__REQUEST__:
Pull every line of the entries that has the word "part".

Extracted records
--- BEGIN ---
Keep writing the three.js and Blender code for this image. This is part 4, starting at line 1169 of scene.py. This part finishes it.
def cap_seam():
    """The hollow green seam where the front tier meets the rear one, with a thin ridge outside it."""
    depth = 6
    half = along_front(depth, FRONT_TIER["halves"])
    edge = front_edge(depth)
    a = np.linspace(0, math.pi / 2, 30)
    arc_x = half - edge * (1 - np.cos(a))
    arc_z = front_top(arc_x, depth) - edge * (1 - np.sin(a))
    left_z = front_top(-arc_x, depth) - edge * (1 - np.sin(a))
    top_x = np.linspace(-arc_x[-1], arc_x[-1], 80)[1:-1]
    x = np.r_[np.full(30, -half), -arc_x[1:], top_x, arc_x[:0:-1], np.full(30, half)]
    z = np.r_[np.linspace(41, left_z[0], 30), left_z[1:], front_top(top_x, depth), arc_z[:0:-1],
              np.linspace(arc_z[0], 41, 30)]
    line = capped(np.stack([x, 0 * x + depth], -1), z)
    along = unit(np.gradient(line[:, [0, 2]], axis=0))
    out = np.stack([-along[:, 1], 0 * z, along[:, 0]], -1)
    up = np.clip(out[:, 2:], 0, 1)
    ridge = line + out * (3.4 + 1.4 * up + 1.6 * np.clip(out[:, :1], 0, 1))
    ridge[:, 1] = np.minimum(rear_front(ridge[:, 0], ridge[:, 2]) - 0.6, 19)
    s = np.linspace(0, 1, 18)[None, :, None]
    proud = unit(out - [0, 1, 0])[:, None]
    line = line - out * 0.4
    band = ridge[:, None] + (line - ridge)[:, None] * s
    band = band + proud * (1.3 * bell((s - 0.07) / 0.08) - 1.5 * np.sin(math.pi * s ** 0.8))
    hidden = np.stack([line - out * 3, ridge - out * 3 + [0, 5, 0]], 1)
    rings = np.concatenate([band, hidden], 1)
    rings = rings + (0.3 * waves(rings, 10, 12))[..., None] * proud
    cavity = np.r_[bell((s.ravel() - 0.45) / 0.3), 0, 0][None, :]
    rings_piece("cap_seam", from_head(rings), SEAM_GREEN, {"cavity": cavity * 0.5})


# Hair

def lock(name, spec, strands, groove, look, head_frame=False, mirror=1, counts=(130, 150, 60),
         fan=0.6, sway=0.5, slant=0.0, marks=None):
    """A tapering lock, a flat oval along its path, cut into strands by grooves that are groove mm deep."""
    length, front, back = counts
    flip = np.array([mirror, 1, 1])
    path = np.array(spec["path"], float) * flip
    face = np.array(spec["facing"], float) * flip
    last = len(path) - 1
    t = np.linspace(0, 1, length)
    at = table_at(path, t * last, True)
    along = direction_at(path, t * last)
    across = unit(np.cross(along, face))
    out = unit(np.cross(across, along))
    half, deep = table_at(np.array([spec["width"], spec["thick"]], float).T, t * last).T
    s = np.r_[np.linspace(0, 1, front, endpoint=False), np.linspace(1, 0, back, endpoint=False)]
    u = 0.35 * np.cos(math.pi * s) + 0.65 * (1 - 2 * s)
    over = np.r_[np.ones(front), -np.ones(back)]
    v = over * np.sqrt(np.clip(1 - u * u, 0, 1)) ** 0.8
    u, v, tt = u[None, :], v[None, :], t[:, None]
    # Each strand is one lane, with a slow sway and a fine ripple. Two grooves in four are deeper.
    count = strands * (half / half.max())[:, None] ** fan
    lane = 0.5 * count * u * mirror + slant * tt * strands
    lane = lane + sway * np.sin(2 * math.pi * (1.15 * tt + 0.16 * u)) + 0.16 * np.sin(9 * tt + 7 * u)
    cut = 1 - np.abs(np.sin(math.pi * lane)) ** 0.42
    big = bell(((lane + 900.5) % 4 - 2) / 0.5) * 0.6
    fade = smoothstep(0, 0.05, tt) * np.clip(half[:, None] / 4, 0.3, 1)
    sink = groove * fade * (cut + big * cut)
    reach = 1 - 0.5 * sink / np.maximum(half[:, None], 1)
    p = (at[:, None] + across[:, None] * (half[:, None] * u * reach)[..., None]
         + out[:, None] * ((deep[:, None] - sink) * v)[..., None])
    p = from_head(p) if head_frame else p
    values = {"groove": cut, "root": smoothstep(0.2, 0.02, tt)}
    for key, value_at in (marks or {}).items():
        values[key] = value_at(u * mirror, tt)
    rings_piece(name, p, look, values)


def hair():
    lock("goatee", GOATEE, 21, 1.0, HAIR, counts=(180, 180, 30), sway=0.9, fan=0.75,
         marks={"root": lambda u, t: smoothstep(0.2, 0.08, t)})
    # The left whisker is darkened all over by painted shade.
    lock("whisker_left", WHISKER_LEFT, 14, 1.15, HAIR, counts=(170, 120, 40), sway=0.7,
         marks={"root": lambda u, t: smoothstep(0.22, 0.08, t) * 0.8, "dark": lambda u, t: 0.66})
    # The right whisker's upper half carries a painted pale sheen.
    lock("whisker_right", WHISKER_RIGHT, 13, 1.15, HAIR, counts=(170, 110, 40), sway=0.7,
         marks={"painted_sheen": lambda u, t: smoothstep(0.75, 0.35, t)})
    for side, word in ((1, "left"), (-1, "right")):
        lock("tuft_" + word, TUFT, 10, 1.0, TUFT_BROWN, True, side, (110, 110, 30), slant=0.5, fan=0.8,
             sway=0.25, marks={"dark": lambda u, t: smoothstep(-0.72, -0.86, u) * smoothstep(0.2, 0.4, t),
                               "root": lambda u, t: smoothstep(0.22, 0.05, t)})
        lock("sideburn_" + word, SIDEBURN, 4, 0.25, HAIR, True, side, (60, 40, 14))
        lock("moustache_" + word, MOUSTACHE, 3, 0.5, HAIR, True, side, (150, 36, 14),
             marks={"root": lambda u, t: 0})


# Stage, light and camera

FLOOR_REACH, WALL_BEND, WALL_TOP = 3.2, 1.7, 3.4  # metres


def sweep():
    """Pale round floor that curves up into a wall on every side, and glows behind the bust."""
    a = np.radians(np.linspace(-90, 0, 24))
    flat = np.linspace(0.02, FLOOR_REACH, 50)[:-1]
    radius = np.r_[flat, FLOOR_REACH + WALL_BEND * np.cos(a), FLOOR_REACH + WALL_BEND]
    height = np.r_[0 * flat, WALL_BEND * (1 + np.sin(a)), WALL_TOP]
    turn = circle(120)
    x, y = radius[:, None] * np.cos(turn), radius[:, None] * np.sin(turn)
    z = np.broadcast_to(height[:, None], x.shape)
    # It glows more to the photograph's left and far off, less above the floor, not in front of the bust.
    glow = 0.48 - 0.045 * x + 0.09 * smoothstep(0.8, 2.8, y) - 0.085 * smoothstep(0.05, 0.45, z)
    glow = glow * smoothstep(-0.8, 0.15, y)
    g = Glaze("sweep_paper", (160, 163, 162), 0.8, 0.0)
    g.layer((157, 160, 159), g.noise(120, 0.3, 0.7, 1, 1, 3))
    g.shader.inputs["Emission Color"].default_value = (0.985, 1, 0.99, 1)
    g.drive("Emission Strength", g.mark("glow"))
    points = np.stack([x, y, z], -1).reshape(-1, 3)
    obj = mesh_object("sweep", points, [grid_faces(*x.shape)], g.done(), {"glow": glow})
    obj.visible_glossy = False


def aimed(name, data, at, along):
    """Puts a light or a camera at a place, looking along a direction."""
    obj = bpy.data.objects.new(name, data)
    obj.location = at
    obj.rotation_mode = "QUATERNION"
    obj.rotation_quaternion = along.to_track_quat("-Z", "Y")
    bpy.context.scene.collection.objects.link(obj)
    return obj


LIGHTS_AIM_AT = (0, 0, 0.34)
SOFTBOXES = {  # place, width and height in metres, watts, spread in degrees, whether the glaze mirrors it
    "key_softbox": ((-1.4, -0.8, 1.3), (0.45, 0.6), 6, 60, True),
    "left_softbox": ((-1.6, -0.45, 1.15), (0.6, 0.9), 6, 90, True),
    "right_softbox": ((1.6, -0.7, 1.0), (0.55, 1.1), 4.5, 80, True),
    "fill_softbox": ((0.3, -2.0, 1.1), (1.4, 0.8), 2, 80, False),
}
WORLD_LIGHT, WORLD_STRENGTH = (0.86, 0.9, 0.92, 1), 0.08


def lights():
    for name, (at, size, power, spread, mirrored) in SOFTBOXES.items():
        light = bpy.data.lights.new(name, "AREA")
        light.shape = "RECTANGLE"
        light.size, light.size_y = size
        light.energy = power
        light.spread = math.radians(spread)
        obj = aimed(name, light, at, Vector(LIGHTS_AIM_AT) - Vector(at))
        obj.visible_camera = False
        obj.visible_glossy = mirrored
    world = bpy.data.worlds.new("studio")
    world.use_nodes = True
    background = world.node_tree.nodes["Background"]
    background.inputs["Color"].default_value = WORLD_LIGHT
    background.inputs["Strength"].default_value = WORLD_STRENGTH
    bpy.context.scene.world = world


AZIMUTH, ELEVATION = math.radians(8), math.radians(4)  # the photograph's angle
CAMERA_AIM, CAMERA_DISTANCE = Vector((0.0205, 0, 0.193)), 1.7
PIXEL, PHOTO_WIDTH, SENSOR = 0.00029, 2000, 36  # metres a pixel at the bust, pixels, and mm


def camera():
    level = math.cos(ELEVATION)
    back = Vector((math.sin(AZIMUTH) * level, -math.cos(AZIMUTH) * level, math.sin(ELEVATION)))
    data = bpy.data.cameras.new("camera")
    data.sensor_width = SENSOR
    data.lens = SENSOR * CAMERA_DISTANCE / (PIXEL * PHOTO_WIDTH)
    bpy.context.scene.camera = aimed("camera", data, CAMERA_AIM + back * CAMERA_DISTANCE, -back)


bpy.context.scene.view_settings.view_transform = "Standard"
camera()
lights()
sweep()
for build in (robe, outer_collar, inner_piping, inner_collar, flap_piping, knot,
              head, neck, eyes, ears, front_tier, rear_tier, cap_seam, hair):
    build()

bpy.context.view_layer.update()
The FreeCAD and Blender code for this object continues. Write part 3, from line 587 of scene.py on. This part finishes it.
--- END ---
__SOLUTION TO THIS TASK__:
Keep writing the three.js and Blender code for this image. This is part 4, starting at line 1169 of scene.py. This part finishes it.
The FreeCAD and Blender code for this object continues. Write part 3, from line 587 of scene.py on. This part finishes it.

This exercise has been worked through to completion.